Not because the lake crossing guaranteed absolutely no incline, but because there was something delightful in front of me. A couple of the people who’d passed us earlier on the trail were now skimming across the icy surface on their snowboards attached to giant, brightly coloured kites. Kiteboarding! How awesome was that? The thought that people were willing and able to hike into the backcountry in the dead of winter to a frozen lake at several thousand feet above sea level for FUN… So cool. I loved it.
We motored across the windblown lake at a good clip and began the slog up Deception Pass. One. Two. Three. Four. Five. Six. Seven. Eight. Stop. Repeat. That was all I could manage. Tired? A bit. But just not able to physically do any more than that. Not far behind us was a father-son duo also headed out to Skoki for the night. Climbing the pass on their backcountry touring gear proved to be challenging for them as well.
Deception Pass rewarded us with stunning views from the top, looking over Skoki Valley and the peaks beyond that would be our backdrop for the next few days. We had only a few more kilometres to go before reaching the lodge, and all were downhill!
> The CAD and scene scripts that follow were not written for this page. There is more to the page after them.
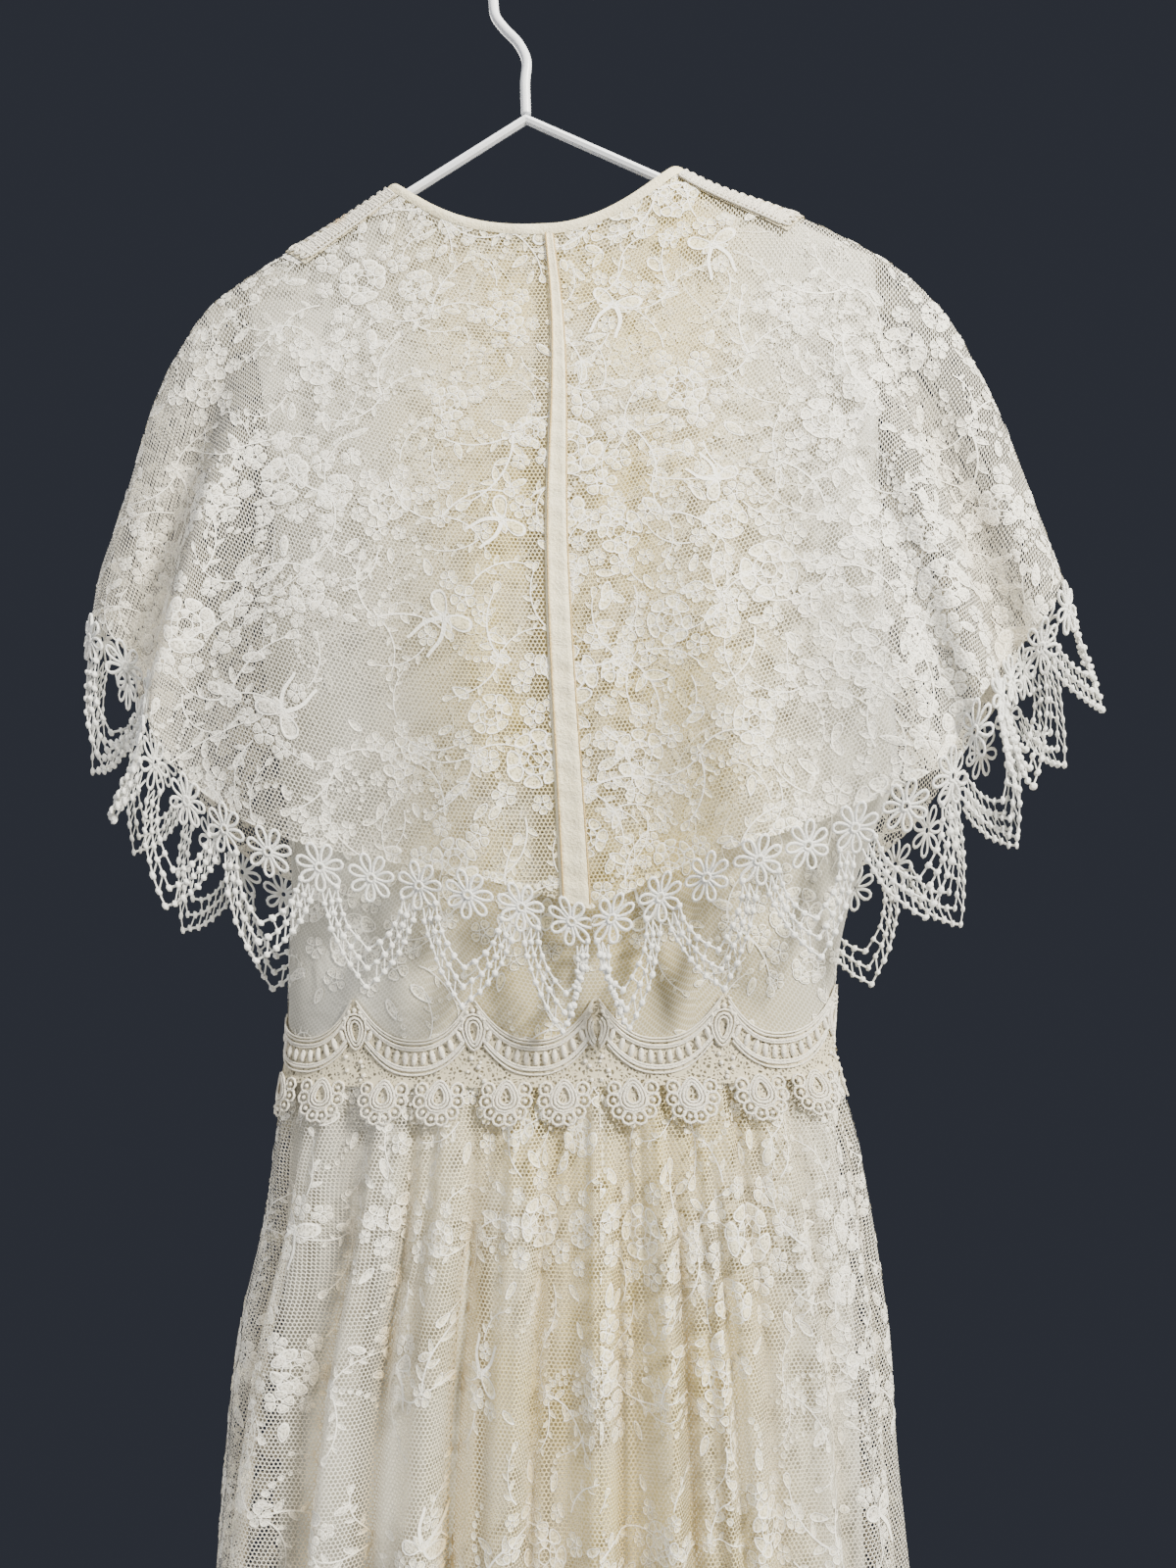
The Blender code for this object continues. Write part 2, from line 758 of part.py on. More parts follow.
def strips(face, stations_of):
    """Names and signed lengths of a trim's strips: behind, it is cut at the middle seam."""
    left = stations_of(face, 1)
    right = [-length for length in reversed(stations_of(face, -1))]
    if face == "front":
        return [(face, right + left[1:])]
    return [("back_left", left), ("back_right", right)]


def trim(name, tone, face, stations, surface, table, first, repeat, lift, gaps):
    """A strip of guipure: lines of a table below a base line, at stations along it."""
    lines = table[0]._fields[1:]
    seam = 0 if stations[0] < 0 < stations[-1] else side_of(sum(stations))

    def place(i, j, layer):
        length = stations[i]
        below = through(table, lines[j], phase_in(length, first, repeat))
        low, high = max(length - TRIM_STEP, stations[0]), min(length + TRIM_STEP, stations[-1])
        run = surface(high, below) - surface(low, below)
        fall = surface(length, below + TRIM_STEP) - surface(length, below - TRIM_STEP)
        out = run.cross(fall).normalized() * outward(face)
        point = surface(length, below) + out * (lift + TRIM_WALL * (1 - layer))
        return at_seam(face, seam, point)

    object_from(slab(len(stations), len(lines), place, gaps), name, tone, DRESS)


def make_trims(face):
    """The edging along the capelet's hem and the band over the waist, on one face."""
    surface = functools.partial(edging_point, face)
    for name, stations in strips(face, edging_stations):
        gaps = edging_gaps(stations)
        name = f"cape_edging_{name}"
        trim(name, "guipure", face, stations, surface, EDGING, FIRST_DAISY, REPEAT, -TRIM_WALL / 2, gaps)
    surface = functools.partial(band_point, face)
    for name, stations in strips(face, band_stations):
        gaps = band_gaps(stations)
        name = f"waist_band_{name}"
        trim(name, "band", face, stations, surface, WAIST_BAND, 0, SWAG, BAND_LIFT, gaps)


def make_skirts():
    lace_columns = skirt_columns(4)
    lining_columns = skirt_columns(2)
    for side in (1, -1):
        surface = functools.partial(lace_skirt, "back")
        columns = [side * place for place in lace_columns]
        cloth(f"skirt_back_{side_name(side)}", "lace", "back", side, surface, columns, SKIRT_ROWS)
        surface = functools.partial(lining_skirt, "back")
        columns = [side * place for place in lining_columns]
        cloth(f"lining_back_{side_name(side)}", "lining", "back", side, surface, columns, LINING_ROWS)
    surface = functools.partial(lace_skirt, "front")
    cloth("skirt_front", "lace", "front", 0, surface, both_sides(lace_columns), SKIRT_ROWS)
    surface = functools.partial(lining_skirt, "front")
    cloth("lining_front", "lining", "front", 0, surface, both_sides(lining_columns), LINING_ROWS)


def make_zip_lap():
    surface = functools.partial(cape_cloth, "back")
    rows = CAPE_ROWS[1:]
    cloth("zip_lap", "bodice", "back", 1, surface, LAP_COLUMNS, rows, lift=LAYER_GAP)


def make_neck_binding():
    """A bound edge over the capelet's neck: two pieces behind and one before."""
    for side in (1, -1):
        columns = [side * place for place in CAPE_COLUMNS]
        surface = functools.partial(cape_cloth, "back")
        name = f"neck_binding_back_{side_name(side)}"
        cloth(name, "bodice", "back", side, surface, columns, BINDING_ROWS, lift=LAYER_GAP)
    surface = functools.partial(cape_cloth, "front")
    columns = both_sides(CAPE_COLUMNS)
    cloth("neck_binding_front", "bodice", "front", 0, surface, columns, BINDING_ROWS, lift=LAYER_GAP)


def make_shoulder_trims():
    """Guipure over each shoulder seam, a half behind it and a half before it."""
    for side in (1, -1):
        for face in ("back", "front"):
            columns = [side * place for place in SHOULDER_COLUMNS]
            surface = functools.partial(cape_cloth, face)
            rows = (SHOULDER_ROWS[0] + 0.004,) + SHOULDER_ROWS[1:]
            name = f"shoulder_trim_{face}_{side_name(side)}"
            cloth(name, "band", face, side, surface, columns, rows, lift=LAYER_GAP)


def wire(name, points):
    curve = bpy.data.curves.new(name, "CURVE")
    curve.dimensions = "3D"
    curve.bevel_depth = WIRE_RADIUS
    curve.bevel_resolution = 2
    curve.use_fill_caps = True
    spline = curve.splines.new("POLY")
    spline.points.add(len(points) - 1)
    for target, (x, z) in zip(spline.points, points):
        target.co = (x, 0, z, 1)
    curve.materials.append(material("wire"))
    DRESS.objects.link(bpy.data.objects.new(name, curve))


def arc(centre, radius, first, last, count):
    angles = np.radians(np.linspace(first, last, count))
    return [(centre[0] + radius * math.cos(a), centre[1] + radius * math.sin(a)) for a in angles]


Stem = namedtuple("Stem", "x z")
# The hook's bent stem, from just above the arms up to where its round part begins
HOOK_STEM = (
    Stem(VERTEX[0], -VERTEX[1] + WIRE_RADIUS + LAYER_GAP),
    Stem(0.0105, -0.074),
    Stem(0.0095, -0.0625),
    Stem(0.0135, -0.053),
    Stem(0.0200, -0.0455),
    Stem(0.0250, -0.038),
)
HOOK_FROM = -12
HOOK_TO = 195
HOOK_STEPS = 15
CORNER_STEPS = 8


def make_hanger():
    """Two slanting arms, the lower bar with its round ends, and the hook."""
    round_part = arc((0.0, -HOOK_TOP_DROP), HOOK_RADIUS, HOOK_FROM, HOOK_TO, HOOK_STEPS)
    wire("hanger_hook", list(HOOK_STEM) + round_part)
    wire("hanger_arms", [arm_end(1), (VERTEX[0], -VERTEX[1]), arm_end(-1)])
    wire("hanger_bar", corner(1) + corner(-1)[::-1])


def arm_end(side):
    reach, slope = (LEFT_REACH, LEFT_SLOPE) if side > 0 else (RIGHT_REACH, RIGHT_SLOPE)
    return (VERTEX[0] + side * reach, -VERTEX[1] - slope * reach)


def corner(side):
    """The round end between an arm and the lower bar, starting just past the arm."""
    slope = LEFT_SLOPE if side > 0 else RIGHT_SLOPE
    x, z = arm_end(side)
    lean = math.atan(slope)
    run = (side * math.cos(lean), -math.sin(lean))
    start = (x + run[0] * WELD_GAP, z + run[1] * WELD_GAP)
    centre = (start[0] - side * BAR_CORNER * math.sin(lean), start[1] - BAR_CORNER * math.cos(lean))
    first = 90 - math.degrees(lean)
    points = arc(centre, BAR_CORNER, first, -90, CORNER_STEPS)
    if side < 0:
        points = [(2 * centre[0] - px, pz) for px, pz in points]
    return points


def start_scene():
    for old in list(bpy.data.objects):
        bpy.data.objects.remove(old, do_unlink=True)
    made = bpy.data.collections.new("wedding_dress")
    bpy.context.scene.collection.children.link(made)
    return made


DRESS = start_scene()


def main():
    make_hanger()
    make_bodice()
    make_cape()
    for face in ("back", "front"):
        make_trims(face)
    make_skirts()
    make_zip_lap()
    make_neck_binding()
    make_shoulder_trims()


main()
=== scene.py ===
"""Finish of a lace wedding dress with a capelet, on its coated wire hanger.

Metres, +Z up, the origin inside the hook's top. The back faces +Y and the wearer's left is
+X. A drop is a distance below the origin. Cloth is a grid of points over a surface; lace,
cords and beads are drawn flat and laid on that grid.
"""

import math
import random
from collections import namedtuple
from functools import cache

import bmesh
import bpy
import numpy as np
from mathutils import Matrix, Vector


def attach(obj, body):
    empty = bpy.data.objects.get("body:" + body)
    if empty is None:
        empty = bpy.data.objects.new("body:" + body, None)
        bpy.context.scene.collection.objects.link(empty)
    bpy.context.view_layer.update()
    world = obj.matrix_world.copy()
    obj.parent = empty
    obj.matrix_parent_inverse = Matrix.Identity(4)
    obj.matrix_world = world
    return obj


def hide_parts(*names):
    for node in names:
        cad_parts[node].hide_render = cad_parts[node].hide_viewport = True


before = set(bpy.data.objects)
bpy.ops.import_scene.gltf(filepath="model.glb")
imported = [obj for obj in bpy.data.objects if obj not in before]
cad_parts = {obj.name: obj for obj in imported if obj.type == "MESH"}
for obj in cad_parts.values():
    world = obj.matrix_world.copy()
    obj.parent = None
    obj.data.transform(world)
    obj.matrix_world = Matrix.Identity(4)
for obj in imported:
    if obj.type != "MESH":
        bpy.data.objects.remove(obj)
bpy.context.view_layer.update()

bl_info = {
    "name": "Lace wedding dress",
    "version": (1, 0, 0),
    "blender": (4, 5, 0),
    "location": "3D View > Sidebar > Lace Dress",
    "description": "Builds the cloth, lace and guipure of a wedding dress on its hanger",
    "category": "Object",
}

BODY = "root"
MM = 0.001

# Sizes of the cut

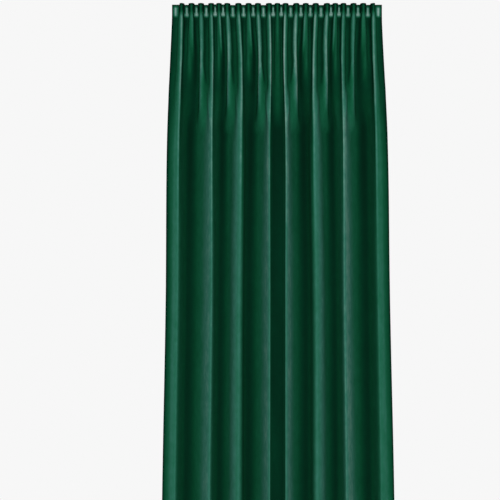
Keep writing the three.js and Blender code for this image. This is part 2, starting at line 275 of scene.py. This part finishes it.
def angles_at(drop):
    """The angle of the cloth on each fine step, for every drop, with the cloth of each step."""
    v = drop[:, None]
    count = len(drop)
    places = crests_at(drop)
    left, crests, right = places[:, :1], places[:, 1:-1], places[:, -1:]
    flank = lerp(FLANK_IN_HEADING, FLANK_BELOW, smoothstep(v, HEADING_HEIGHT, FLANK_OPEN_AT))
    kept = clip((v - PLEAT_GONE) / (PLEAT_HOLDS - PLEAT_GONE), 0, 1)
    opened, grown, merged = (smoothstep(v, *r) for r in (VALLEYS_OPEN, FOLDS_GROW, SIDES_MERGE))
    strength = ridge_strength(flank)
    pieces = []

    def edge(side, width):
        s, cloth = steps_between(0, EDGE_CLOTH) if side > 0 else steps_between(PLEAT_AT[-1], CLOTH_WIDTH)
        from_edge = s if side > 0 else CLOTH_WIDTH - s
        own = kept[:, :1] if side > 0 else kept[:, -1:]
        reach = flank * (CLOTH_WIDTH - 2 * EDGE_CLOTH) / (len(PLEATS) - 1)
        bend = lerp(hump(from_edge / EDGE_CLOTH)[None], hump((from_edge - EDGE_CLOTH + reach) / reach), own)
        pull = solve(
            lambda k: (cloth * np.cos(limited(k * bend))).sum(1, keepdims=True) - width,
            0, STRONGEST_BEND, count,
        )
        return side * limited(pull * bend), cloth

    def valley(first, opens, last, trough_at, floor, steep, width):
        a, b = PLEAT_AT[first], PLEAT_AT[last]
        s, cloth = steps_between(a, b)
        t = ((s - a) / (b - a))[None]
        opens_from, opens_to = ((PLEAT_AT[i] - a) / (b - a) for i in opens)
        falls, rises = {"left": (opened, merged), "right": (merged, opened), "both": (opened, opened)}[steep]
        trough = lerp((opens_from + opens_to) / 2, trough_at, merged)

        def wall(crest, foot, kind):
            skew, plateau = CREST_SHAPES[kind]
            from_crest = clip((t - crest) / (foot - crest), 0, 1)
            return FOLD_BEND * hump(from_crest**skew) ** plateau / (2 * (crest - foot))

        walls = wall(lerp(opens_from, 0, falls), trough - floor / 2, PLEAT_KIND[first])
        walls = walls + wall(lerp(opens_to, 1, rises), trough + floor / 2, PLEAT_KIND[last])
        i = clip(np.searchsorted(PLEAT_AT, s, "right") - 1, 0, len(PLEATS) - 2)
        in_gap = ((s - PLEAT_AT[i]) / (PLEAT_AT[i + 1] - PLEAT_AT[i]))[None]
        ridges = kept[:, i + 1] * hump((in_gap - 1 + flank) / flank) - kept[:, i] * hump(in_gap / flank)
        bend = strength * ridges + grown * walls

        def angle(pull, tilt):
            return limited(pull * bend + tilt * hump(t))

        def level(pull):
            return solve(
                lambda tilt: -(cloth * np.sin(angle(pull, tilt))).sum(1, keepdims=True),
                -MOST_TILT, MOST_TILT, count,
            )

        def spanned(pull):
            return (cloth * np.cos(angle(pull, level(pull)))).sum(1, keepdims=True)

        pull = solve(lambda k: spanned(k) - width, 0, STRONGEST_BEND, count)
        return angle(pull, level(pull)), cloth

    pieces.append(edge(1, crests[:, :1] - left))
    for i, row in enumerate(VALLEYS):
        pieces.append(valley(*row, crests[:, i + 1 : i + 2] - crests[:, i : i + 1]))
    pieces.append(edge(-1, right - crests[:, -1:]))
    angle, cloth = np.concatenate([a for a, _ in pieces], 1), np.concatenate([c for _, c in pieces])
    return left, crests, kept, angle, cloth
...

We stopped for a celebratory swig (or three) of peppermint schnapps. Papa Bear and his son swooped past us on their skis as we continued to snowshoe down into the valley. Gravity blessed them with a time advantage on the flip side and they made it to the lodge a whole hour before us. (Not that it mattered…but Papa Bear pointed that out to us over dinner later that night…)
We arrived at Skoki Lodge, about 5 hours and 15 minutes from the time we began. A bit weary on my part, but pleased. And totally within the suggested travel time to Skoki of “three to five hours”. Overcoming my own mind seemed to truly be the biggest challenge. Silly brain.
The only person you need to be better than is the person you were yesterday.